Goodlatte called it a "tragedy."

"Well, both the government -- the federal government and San Francisco are wrong here," Goodlatte told ABC's "This Week" with George Stephanopoulos on Sunday.

"And George, let me say at the outset what a tragedy for this family. My heart goes out to them, but quite frankly the federal government, ICE, knows about San Francisco's sanctuary policy. It's a bad policy, but they know about it.

"Why did they ever turn him over to them when they could have deported him, or they could have prosecuted him for illegally reentering the country four times and send him to prison? Either way, Kate Steinle would be safe."

"The fact of the matter is, San Francisco -- why would they release somebody back onto their streets who is illegally in the United States and has committed seven prior felonies when they could have contacted ICE and turned him back over to them for deportation? And again, she would have been safe. It's a real tragedy."

According to the Associated Press, U.S. Immigration and Customs Enforcement (ICE) turned Sanchez over to authorities in San Francisco on March 26 on an outstanding drug warrant.

But the Sheriff's Department released Sanchez on April 15 after the San Francisco district attorney's office declined to prosecute him for a ten-year-old marijuana possession case.

ICE spokeswoman Virginia Kice told the AP that ICE had issued a detainer for Sanchez, requesting notification of his release and that he stay in custody until immigration authorities could pick him up. But the detainer was not honored, she said.

Freya Horne, counsel for the San Francisco Sheriff's Department, said Friday that federal detention requests are not sufficient to hold someone.

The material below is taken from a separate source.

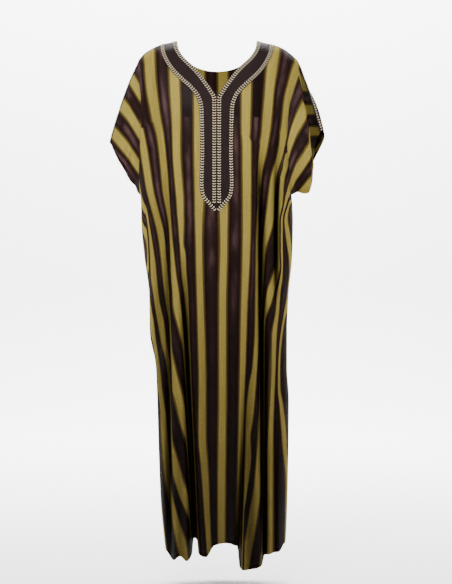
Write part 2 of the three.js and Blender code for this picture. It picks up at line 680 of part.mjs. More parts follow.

Under the city's sanctuary ordinance, people in the country illegally aren't handed over to immigration officials unless there's a warrant for their arrest.

Local officials said they checked and found no warrants. ICE could have issued an active warrant if it wanted the city to keep Sanchez jailed, Horne said.

On Sunday, Stephanopoulos asked Goodlatte if federal law should require sanctuary cities such as San Francisco to turn over those who have een deported in the past or charged with crimes:

"The policy regarding detainers, which is the law of the United States, was enforced by the Bush administration as being mandatory. The Obama administration has converted that into something voluntary. And in doing so, they have eliminated a program that was working called Secure Communities, where individuals like this would be detained and would be turned over to the immigration service.

"Now, in addition to that, this administration is releasing criminals back onto the streets themselves. So there's fault to be borne by both," Goodlatte said.

Goodlatte said the law must be enfored.

He also refuted the Obama administration's claim that deportations of criminals are way up:

"They are not deporting people in the numbers that have been deported in the past and they're counting people that they apprehend at the border and turn back around.
The Bush administration did not count those as deportations. They simply apprehended them at the border, sent them back into Mexico. That didn't count as deportation.

"The Obama administration has started counting those, and that has driven those numbers up. But the actual deportations from the interior of the country are way down. This administration is not enforcing our immigration laws and, quite frankly, I don't think they care.

 And this is -- this tragedy in San Francisco, which is repeated every day around the country and doesn't get this kind of notoriety is the product of that lack of caring about respect for the rule of law and enforcing our laws."

(The Associated Press contributed some of the information that appears in this report.)